J&J bid to move cancer patients lawsuits to bankruptcy court thwarted

MN Report 11:41 AM, 10 Feb, 2023
J&J bid to move cancer patients lawsuits to bankruptcy court thwarted

WASHINGTON: In the long legal fight over allegations linking the talc in Johnson & Johnson baby powder to ovarian cancer, the women plaintiffs got an incremental victory recently when a federal appeals court rejected the company’s bid to move more than 38,000 lawsuits to bankruptcy court.

Thousands of lawsuits allege that J&J’s talc-based baby powder caused cancer.

Plaintiff Deborah Smith’s case was held up for 15 months because of the J&J’s attempted maneuver, a legal strategy colloquially known as the Texas Two-Step, that relied on the creation of a subsidiary called LTL Management that could take on the liability for talc-related legal claims. Within days of its creation in 2021, LTL filed for Chapter 11 bankruptcy.

By that time, more than two years had passed since Smith filed her suit. The news of the Two-Step, she said, felt like “a slap in the face.” “If that was someone in their family, would they drag it out like that?” Smith said. “It’s almost like they’re playing a waiting game to see how many people will just die or just give up fighting.”

Smith was diagnosed with ovarian cancer in 2003, after her doctor discovered a tumor during a procedure to remove a uterine fibroid. She had two surgeries and three cycles of chemotherapy, she added, leading to loss of hair that could never grow back properly, compelling her to wear wigs.

According to Smith’s suit, she used J&J’s baby powder as a feminine hygiene product to absorb sweat and keep her skin dry for more than 15 years. The suit says Smith also used Shower to Shower, a talc-based product formerly manufactured by J&J, until 2003.

The lawsuit cites more than 25 published studies dating back to 1982 that evaluate a link between talc and ovarian cancer risk. The suit alleges that nearly all those studies document a particular risk associated with using talc on the genital area. The World Health Organization’s International Agency for Research on Cancer considers this use to be “possibly carcinogenic.”

Smith is seeking punitive damages, as well as compensation for medical expenses and pain and suffering.

She says though her cancer has been in remission since 2005, fear of resurgence always haunts her, like other patients. “Even though I’ve been cancer-free all those years, when I go to the doctor to have any kind of test, I’m always wondering if they’re going to find something wrong,” Smith says.

J&J has faced mounting lawsuits for roughly a decade, with plaintiffs alleging that their ovarian cancer or mesothelioma — a rare cancer affecting the thin layer of tissue that lines the chest and abdomen — was caused by asbestos found in the company’s talc-based baby powder, an allegation the company denies.  

“We continue to stand behind the safety of Johnson’s Baby Powder, which is safe, does not contain asbestos and does not cause cancer,” a J&J spokesperson claims.
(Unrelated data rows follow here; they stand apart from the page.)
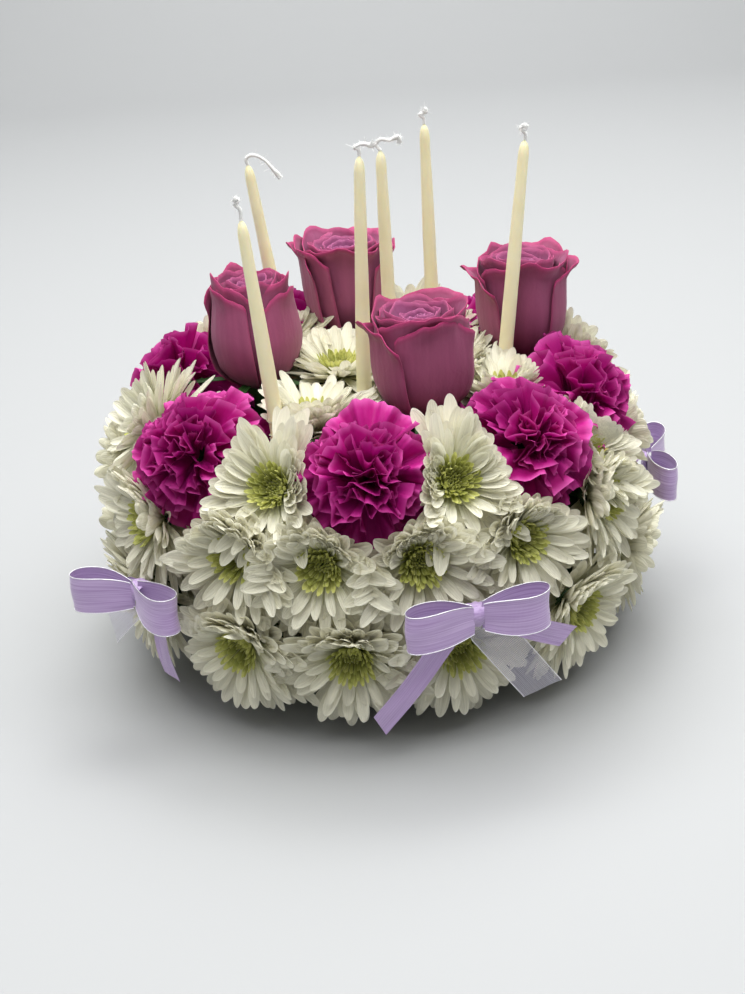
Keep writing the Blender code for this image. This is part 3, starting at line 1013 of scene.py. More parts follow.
class Rose(Piece):
    """A half-open rose: petals wrapped in a spiral, with rolled and pointed rims."""

    SLOT = Slot.MAUVE
    PLACES = {"front": (26, -48), "left": (-60, 10), "back": (-10, 85), "right": (85, 28)}
    FORMS = {
        "front": RoseForm(20, 0.8, 1.0, 57, ((196, 1.6), (-70, 0.8))),
        "left": RoseForm(75, 0.35, 0.86, 60, ((215, 0.8), (-25, 2.2))),
        "back": RoseForm(140, 1.3, 1.06, 58, ((180, 1.5), (5, 1.5))),
        "right": RoseForm(10, 1.0, 1.0, 59, ((185, 2.0), (0, 1.5))),
    }
    PETALS = 17
    ROWS = 19
    COLUMNS = 23
    THICKNESS = 0.45
    CALYX = ((2.6, -20.0), (2.8, -7.0), (6.0, -3.5), (8.5, 0.0), (7.0, 3.0))
    LOW_EDGE = 0.34
    RIM_START = 0.78
    FOLD_SHARE = 0.74
    POINT = 3.0
    POINT_WIDTH = 0.15
    INNER_RADIUS = 2.8
    OUTER_RADIUS = 23.5
    WRAPS = (300.0, 165.0)
    SEPALS = 5
    SEPAL_WIDTH = 5.5
    SEPAL_START = 10.0
    SEPAL_LIFT = 3.0
    BODY_HEIGHTS = (0.0, 0.05, 0.12, 0.22, 0.36, 0.52, 0.75, 1.0)
    BODY_WIDTHS = (0.26, 0.47, 0.67, 0.84, 0.945, 0.985, 0.985, 1.0)

    def __init__(self, label: str, materials: Materials) -> None:
        """Take the rose's name and the looks.

        Args:
            label: Which rose.
            materials: Mauve petal and green.
        """
        super().__init__(f"rose_{label}", sum(label.encode()) * 13, materials)
        self.place = self.PLACES[label]
        self.form = self.FORMS[label]

    def make(self) -> bpy.types.Object:
        """Make the rose.

        Returns:
            The new piece.
        """
        for index in range(self.PETALS):
            share = index / (self.PETALS - 1)
            angle = math.radians(self.form.start) + index * GOLDEN_TURN
            grid = self._petal(share, self.OUTER_RADIUS, angle, 0.0)
            self.sheets.add(grid, share, 0)
        for turn, stand in self.form.folds:
            grid = self._petal(1.0, self.OUTER_RADIUS + stand, math.radians(turn), stand)
            self.sheets.add(grid, 1.0, 0)
        self._lathe(self.CALYX, 20, 1)
        self._sepals()
        self.sheets.place(np.eye(3), np.array([*self.place, ROSE_BASE], float))
        piece = self.sheets.build(self.materials)
        thick = piece.modifiers.new("petal_thickness", "SOLIDIFY")
        thick.thickness = self.THICKNESS * METRES
        thick.offset = 0.0
        return piece

    def _petal(self, share: float, outer: float, angle: float, stand: float) -> Array:
        """Wrap one petal round the rose.

        Args:
            share: 0 in the middle of the rose and 1 at its outside.
            outer: Radius of the outermost petals.
            angle: Angle of the petal's middle.
            stand: How far the petal stands off the body.

        Returns:
            The grid of points.
        """
        chance = self.chance
        radius = self.INNER_RADIUS + (outer - self.INNER_RADIUS) * share ** 0.85
        narrowed = self.FOLD_SHARE if stand else 1.0
        span = math.radians(np.interp(share, (0, 1), self.WRAPS) * narrowed)
        low = self.LOW_EDGE * (1.0 - share)
        along = np.linspace(low, 1.0, self.ROWS)[:, None]
        across = np.linspace(-1.0, 1.0, self.COLUMNS)[None, :]
        phase, second = chance.uniform(0.0, math.tau, 2)
        body = np.interp(along, self.BODY_HEIGHTS, self.BODY_WIDTHS)
        mouth = 1.0 + (self.form.open - 1.0) * smooth(0.45, 1.0, along)
        rim = smooth(self.RIM_START, 1.0, along)
        roll = self.form.flare * (0.4 + 4.0 * share ** 1.5) * chance.uniform(0.5, 1.5) * rim ** 1.6
        roll = roll * (0.6 + 0.4 * np.cos(across * math.pi * 0.9))
        wave = 1.3 * np.sin(across * 5.0 + phase) * rim * (0.35 + share)
        wave = wave + 0.45 * np.sin(across * 13.0 + second) * rim ** 2
        crease = 0.9 * share * np.sin(across * 3.5 + second) * smooth(0.1, 0.5, along)
        crease = crease + 0.16 * np.sin(across * 15.0 + phase) * smooth(0.3, 0.9, along)
        wrap = (1.7 * across + 0.8 * smooth(0.7, 1.0, np.abs(across))) * (0.3 + 0.7 * share)
        distance = radius * body * mouth + roll + wave + crease + wrap
        turn = angle + across * span / 2 * (1.0 - 0.14 * along * np.abs(across))
        aside = across - 0.1 * np.sin(phase)
        point = self.POINT * share * np.exp(-(aside / self.POINT_WIDTH) ** 2)
        top = self.form.tall - 6.5 * (1.0 - share) ** 2
        top = top - (3.0 + 7.0 * share) * np.abs(across) ** 2.2
        top = top + chance.uniform(-2.0, 1.5) + point - 2.0 * stand
        top = top + 0.9 * np.sin(across * 9.0 + second) * share
        top = top + 0.35 * np.sin(across * 21.0 + phase)
        height = along * top - 0.5 * roll * rim
        return np.stack([distance * np.cos(turn), distance * np.sin(turn), height], axis=-1)

    def _sepals(self) -> None:
        """Add the pointed green sepals that spread under the petals."""
        for index in range(self.SEPALS):
            length = self.chance.uniform(20.0, 27.0) + (9.0 if index == 2 else 0.0)
            rise, curl = self.chance.uniform(2, 16), self.chance.uniform(-34, 20)
            angle = math.radians(72.0 * index + 40.0) + self.chance.uniform(-0.2, 0.2)
            grid = Blade(length, self.SEPAL_WIDTH, self.SEPAL_START, rise, curl).grid()
            grid[..., 2] += self.SEPAL_LIFT
            self.sheets.add(turned(grid, angle), self.chance.random(), 1)


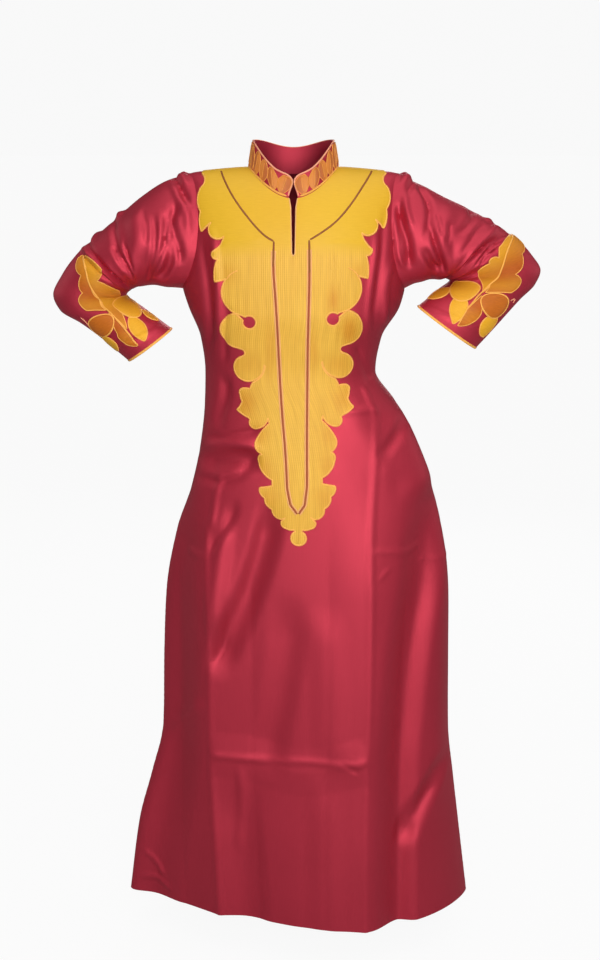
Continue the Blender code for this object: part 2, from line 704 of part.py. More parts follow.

However, a 2018 Reuters investigation suggested that J&J knew some of its baby powder was contaminated with small amounts of asbestos as early as the 1970s. Reuters reported that its probe was based on the information gleaned from J&J company memos, internal reports, confidential documents, and deposition and trial testimonies.

According to that investigation, the earliest known lawsuit linking ovarian cancer and J&J baby powder was filed in 1997. J&J, however, denied to Reuters that it knew of or hid any talc-related safety issues and said independent tests had shown its talc did not contain asbestos.

Dr Arthur Frank, an environmental and occupational health professor at Drexel University, says the protocols used in the independent asbestos tests that J&J has relied on aren’t as sensitive as some other detection methods. “Depending on which laboratory you go to that does a more diligent search than the industry did, you can certainly find asbestos in many products,” Frank says.

J&J pulled its talc-based baby powder from the North American market in 2020 and switched to a formula that uses cornstarch. The company says it remained confident in the safety of its baby powder and that its decision was based on declining consumer demand due to “misinformation around the safety of the product.” J&J has said it will stop selling talc-based baby powder globally this year.

As both talc and asbestos are found together in nature, there are chances that raw talc collected via mining may contain asbestos fibers that can wind up in talc-based products.

“There’s no process that these manufacturers use that can remove the asbestos from the talcum materials that they’re putting out there,” Frank says.

Asbestos can cause several types of cancer, including mesothelioma and lung, laryngeal and ovarian. No amount of exposure to the substance is considered safe, according to the Occupational Safety and Health Administration. People who are routinely exposed to asbestos fibers or get exposed to large amounts face a greater health risk, Frank says.

The WHO considers talc that contains asbestos to be carcinogenic, but does not classify pure talc as a cancer-causing agent.

Another litigant, Mary Ann Bingheri, who lives in Houston, used J&J’s baby powder from 1968 to 2016, according to her lawsuit. Her suit says she used Shower to Shower as well.